Garden club’s exhibit is a sight for sore eyes

The members of the Ayala Alabang Village Garden Club recently held their annual garden show titled “Cascading Garden in a Spa.” This year’s theme focused on the garden as a healing factor in the preservation of health.

The event was held at Narra Park in Ayala Alabang Village. It opened with a ribbon-cutting ceremony led by Yuko Ishikawa, wife of the Japanese ambassador to the Philippines, and Rufina Joaquin, wife of Ayala Alabang Village Association (AAVA) president Epifanio Joaquin. Joy Balatbat, president of the garden club, and Ria Almendral, chair of the garden show this year, presented them with baskets of chrysanthemums.

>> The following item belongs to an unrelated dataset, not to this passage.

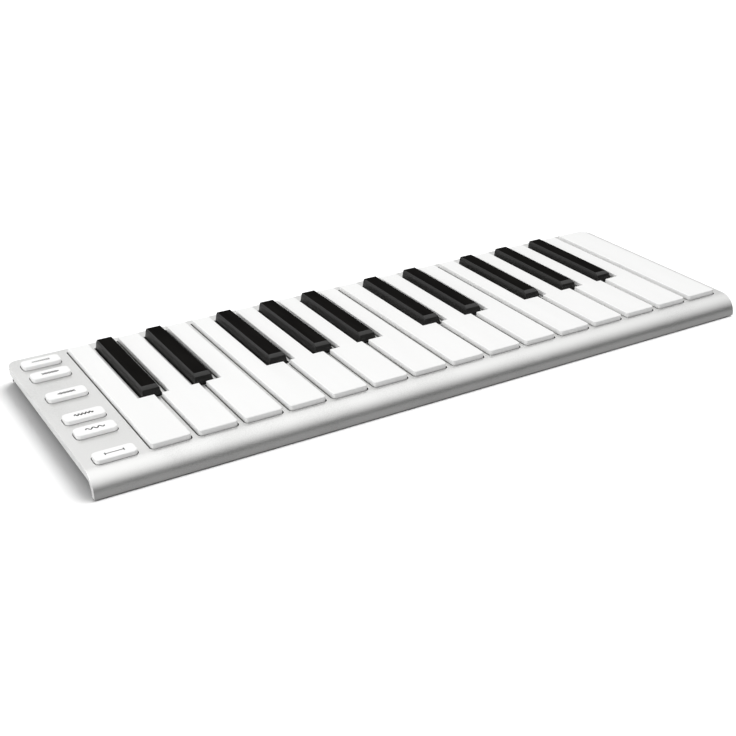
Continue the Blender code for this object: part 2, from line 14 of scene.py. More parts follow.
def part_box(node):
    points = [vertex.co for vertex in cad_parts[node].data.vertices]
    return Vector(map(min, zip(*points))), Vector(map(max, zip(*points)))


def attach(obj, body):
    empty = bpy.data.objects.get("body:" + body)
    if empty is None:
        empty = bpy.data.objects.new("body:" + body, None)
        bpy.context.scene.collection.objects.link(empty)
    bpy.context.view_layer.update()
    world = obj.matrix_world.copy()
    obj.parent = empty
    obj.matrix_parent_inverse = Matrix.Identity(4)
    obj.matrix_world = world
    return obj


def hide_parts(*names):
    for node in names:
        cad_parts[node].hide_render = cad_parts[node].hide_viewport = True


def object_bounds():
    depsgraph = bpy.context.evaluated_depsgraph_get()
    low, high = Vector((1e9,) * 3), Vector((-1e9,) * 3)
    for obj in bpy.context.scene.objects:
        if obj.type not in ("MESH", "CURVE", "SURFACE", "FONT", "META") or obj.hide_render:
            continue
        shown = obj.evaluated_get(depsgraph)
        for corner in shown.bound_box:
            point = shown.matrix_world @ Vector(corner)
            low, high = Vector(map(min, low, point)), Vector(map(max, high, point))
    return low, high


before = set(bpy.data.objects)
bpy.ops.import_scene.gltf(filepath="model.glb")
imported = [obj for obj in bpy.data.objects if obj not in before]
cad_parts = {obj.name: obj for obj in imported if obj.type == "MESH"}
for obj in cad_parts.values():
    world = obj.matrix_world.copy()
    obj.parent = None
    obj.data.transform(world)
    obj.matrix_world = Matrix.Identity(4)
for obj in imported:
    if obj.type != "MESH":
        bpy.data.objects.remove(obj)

MM = 0.001
SHARP = math.radians(28)           # edges that turn by more than this are rounded
CRISP = math.radians(50)           # and those that turn by more than this afterwards stay hard

# Camera, fitted to the photograph
CAMERA_TARGET = Vector((-35.74, -36.4, 11.6)) * MM
CAMERA_DISTANCE = 618.8 * MM
CAMERA_AZIMUTH = -30.678          # degrees round +Z, from straight in front
CAMERA_ELEVATION = 26.230
CAMERA_ROLL = -0.307
CAMERA_LENS = 58.84               # millimetres, on a 36 mm sensor

# Light
FLOOR_SEEN = 0.60                 # how light the floor is to the camera
FLOOR_BOUNCE = 0.17               # and to everything else, as if dark cards lay round the object
SKY_TOP = 1.35                    # brightness straight overhead
SKY_BY_HEIGHT = ((0.0, 0.36), (0.16, 0.38), (0.45, 0.62), (0.68, 0.80), (0.84, 0.94), (1.0, 1.0))
SKY_BACK = 0.40                   # extra brightness towards the back
SKY_RIGHT = -0.35                 # and less of it towards the right
SKY_LEAST = 0.02
FLOOR_REACH = 6.0                 # half the floor's width
FLOOR_SUN_PLACE = (2.4, 0.3, 2.8)
FLOOR_SUN_SPREAD = math.radians(60)
FLOOR_SUN_STRENGTH = 4.8
LEFT_FILL_PLACE = (-2.0, -0.9, 0.5)
LEFT_FILL_SIZE = (1.2, 1.2)
LEFT_FILL_POWER = 6.5
EDGE_LIGHT_PLACE = (-1.4, 0.5, 0.25)
EDGE_LIGHT_SIZE = (0.8, 0.5)
EDGE_LIGHT_POWER = 16.0

# Places on the CAD model that the materials follow
PLATE_TOP = 11.6 * MM
ON_END = 0.01 * MM                # how near the shell's end face a point lies to be on it
END_FOOT = 1.5 * MM               # the end face's outline is crisp below this height
NOTCH_FRONT = -11.2 * MM          # where the white keys narrow beside the black ones
BLACK_TOP = 16.5 * MM
BLACK_BEVEL = 1.0 * MM            # height of the bevel under it
BLACK_TOP_FILL = 1.13             # width of the black keys' top, as a share of the CAD's
BLACK_SHOULDER_FILL = 0.97        # and of the shoulder below its bevel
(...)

The special guests were then given a brief tour of the exhibit. Joaquin and Ishikawa happily posed for photographs with club members, the pocket gardens serving as backdrops.

Waterfall detail

Six of the club’s competing teams vied for this year’s awards, including Best Cascading Plant and Best Ornamental Plant.
The gardens were products of the imagination of the club’s members. The winning team, led by Cel Bernardo, crafted a Japanese-style spa designed by one of its members, architect Mel Santos. It included two waterfalls flowing into several quaint-looking wooden boxes built against a wall in cascading fashion. The water was powered by a strong submersible pump.

The group also used bromeliads, tillandsias, all kinds of ferns, ground orchids, bulbs and grass to create a three-dimensional effect.

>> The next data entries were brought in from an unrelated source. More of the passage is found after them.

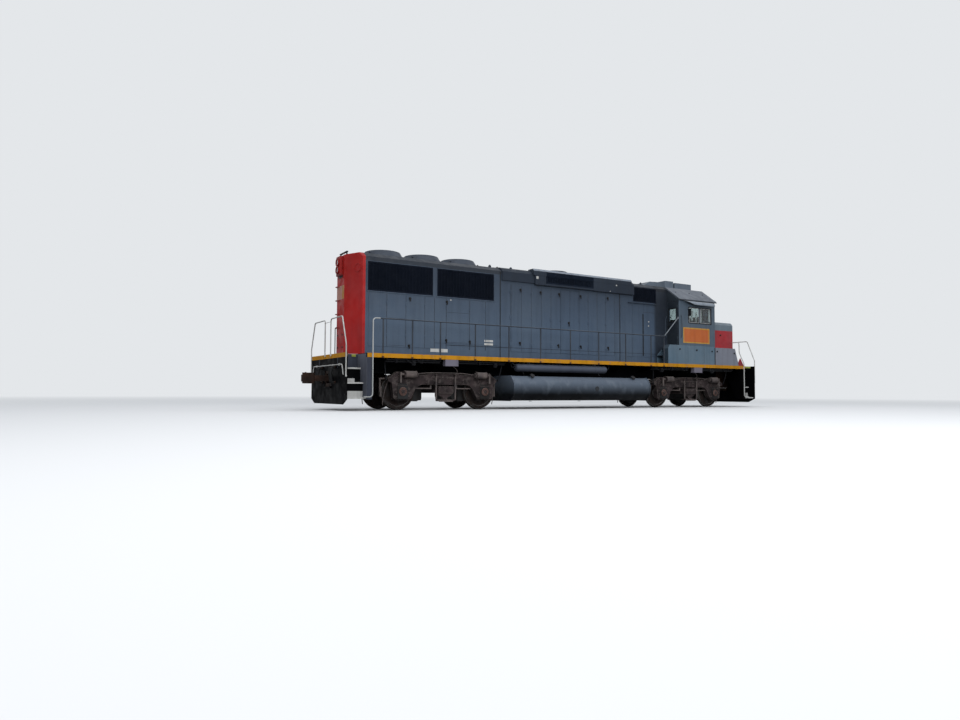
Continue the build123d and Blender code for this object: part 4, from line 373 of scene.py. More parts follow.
step_grips = Part("step_grips", pipe_paint, "black_paint", 0.001)
near, far = STEP_WALL_X + 0.004, END_X - 0.022
for z, outer, plate, short in STEPS:
    step_whites.block((near, far), (outer - 0.015, outer + 0.006), (z - 0.030, z + 0.012))
    riser = outer - STEP_DEPTH + 0.003
    if plate:
        step_whites.block((near + short, far), (riser - 0.004, riser), (z + 0.006, z + 0.006 + plate))
    for bar in range(1, 10):
        step_grips.block(about(near + (far - near) * bar / 10, 0.006),
                         (outer - STEP_DEPTH + 0.02, outer - 0.03), (z - 0.001, z + 0.006))
step_whites.done(0, 1)
step_grips.done(0, 1)

bracket_paint = plain_paint("bracket_yellow_green_enamel", "8f9430", chalky=0.2, dents=0.001)
bracket = Part("step_well_brackets", bracket_paint, "rail_white", 0.004)
bracket.block((7.81, 8.13), span(SILL_Y, -0.055, -0.005), span(SILL_LOW_Z, 0.035, 0.105))
bracket.block((-7.98, -7.86), (0.806, 0.830), span(SILL_LOW_Z, 0.035, 0.105))
bracket.done(1)

sheet_bolts = Part("end_sheet_bolts", pipe_paint, "black_paint", 0.002)
for y, zs in ((0.34, (0.70, 0.85, 1.00, 1.12)), (1.42, (0.45, 0.75, 1.05, 1.35))):
    for z in zs:
        sheet_bolts.stud((END_X, y, z), 0, 0.014, 0.034, sides=6)
sheet_bolts.done(0, 1)

# Couplers
# Cast steel couplers, brown with rust, with painted highlights along their edges. The draft gear behind them
# sits in a welded pocket of the frame, and a frame of bars closes the end sheet round the pocket.
POCKET_Y, MOUTH_Y = 0.227, 0.290          # the pocket's outer face, and past the opening in the end sheet
POCKET_Z, MOUTH_Z = (0.743, 1.067), (0.639, 1.149)


def rusty_casting(name, iron, rust, pale):
    """Sand-cast steel: a grainy skin, brown rust in patches, painted highlights along the edges and dried mud
    on what faces up.
    """
    cast = Surface(name)
    rounded, edge = cast.edges(0.010, 0.6)
    # Pale along every edge is a painted highlight.
    colour = cast.coats(iron, (cast.patches(0.30, 0.36, 0.66, 1.0), rust),
                        (cast.patches(0.12, 0.50, 0.75, 0.22), pale), (edge, pale),
                        (cast.facing("Z", 0.35), pale))
    grain = cast.add("TexNoise", cast.place, 90.0, 3.0)
    bump = cast.add("Bump", inputs={"Strength": 0.3, "Distance": 0.002, "Height": grain, "Normal": rounded})
    rough = cast.add("Math", cast.patches(0.08, 0.30, 0.75, 0.35), 0.62, operation="ADD")
    return cast.shade({"Base Color": colour, "Specular IOR Level": 0.15, "Roughness": rough, "Normal": bump})


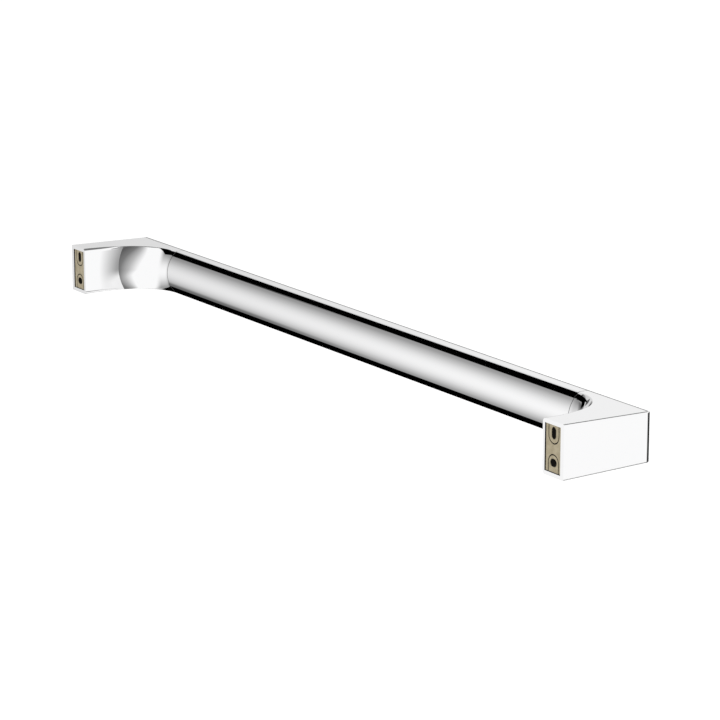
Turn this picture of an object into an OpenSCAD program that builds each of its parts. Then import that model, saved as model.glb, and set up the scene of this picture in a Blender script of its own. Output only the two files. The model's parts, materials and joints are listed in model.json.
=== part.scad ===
// Wall-mounted towel rail: a flat-fronted bar with a rounded back, carried
// between two cast ends whose hollow posts close over brackets on the wall.
// The datum is midway between the two lower screw slots, on the brackets'
// back faces: +X along the rail, +Y into the wall, +Z up.

/* [Rail] */

// Length over both ends
rail_length = 622; // [380:2:900]
// Height of the ends where they meet the wall
wall_height = 35; // [28:0.5:44]
// Height of the front face
front_height = 32.3; // [26:0.1:42]
// Wall to the front face
projection = 66; // [58:0.5:90]
// How far the front face bows out between its long edges
front_crown = 0.5; // [0.3:0.1:1.2]
// Radius of the edges that a towel touches
edge_r = 2.6; // [1.5:0.1:3.2]

/* [Bar] */

// Thickness from the front face to the middle of the rounded back
bar_depth = 17; // [15:0.5:22]
// Radius of the rounded back
back_r = 20; // [18.5:0.5:26]
// Wall of the hollow bar
bar_wall = 2; // [1.5:0.1:2.6]

/* [Cast ends] */

// Outer end to the seam with the bar
end_reach = 60.5; // [54:0.5:76]
// Width of the post at the wall
post_width = 21; // [19:0.5:26]
// Plan radius of the bend at mid-height
bend_mid_r = 42.2; // [36:0.2:50]
// Plan radius of the bend along the top and bottom edges
bend_edge_r = 38.2; // [34:0.2:46]
// Wall to where the bend starts, at mid-height
crease_mid = 27.3; // [24:0.1:34]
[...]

There were incentives for members to demonstrate their gardening skills. Cecille May’s Clerodendron Indian Beads won the Best Cascading Plant Award. The Best Ornamental Plant was a pot of bougainvillea that had trishaded blooms in lavender. It belonged to Jojo Medina.

The guests sat down at tables that had bamboo centerpieces holding this season’s flowers and foliage in full color. The bamboo table decoration was patterned after the stage backdrop of bamboo fountains.

Before the sumptuous meal was served, a short program opened with a lively dance number rendered by members Lily Agamata, Emely Stewart and Mia Ibarra. All eyes and ears were on young musician John Benedict Oliveros, who played his bamboo flute before a very appreciative audience.

The fine evening was then capped with a Pinoy meal of pancit luglog, lumpiang ubod and pan de sal with chorizo and carabao cheese.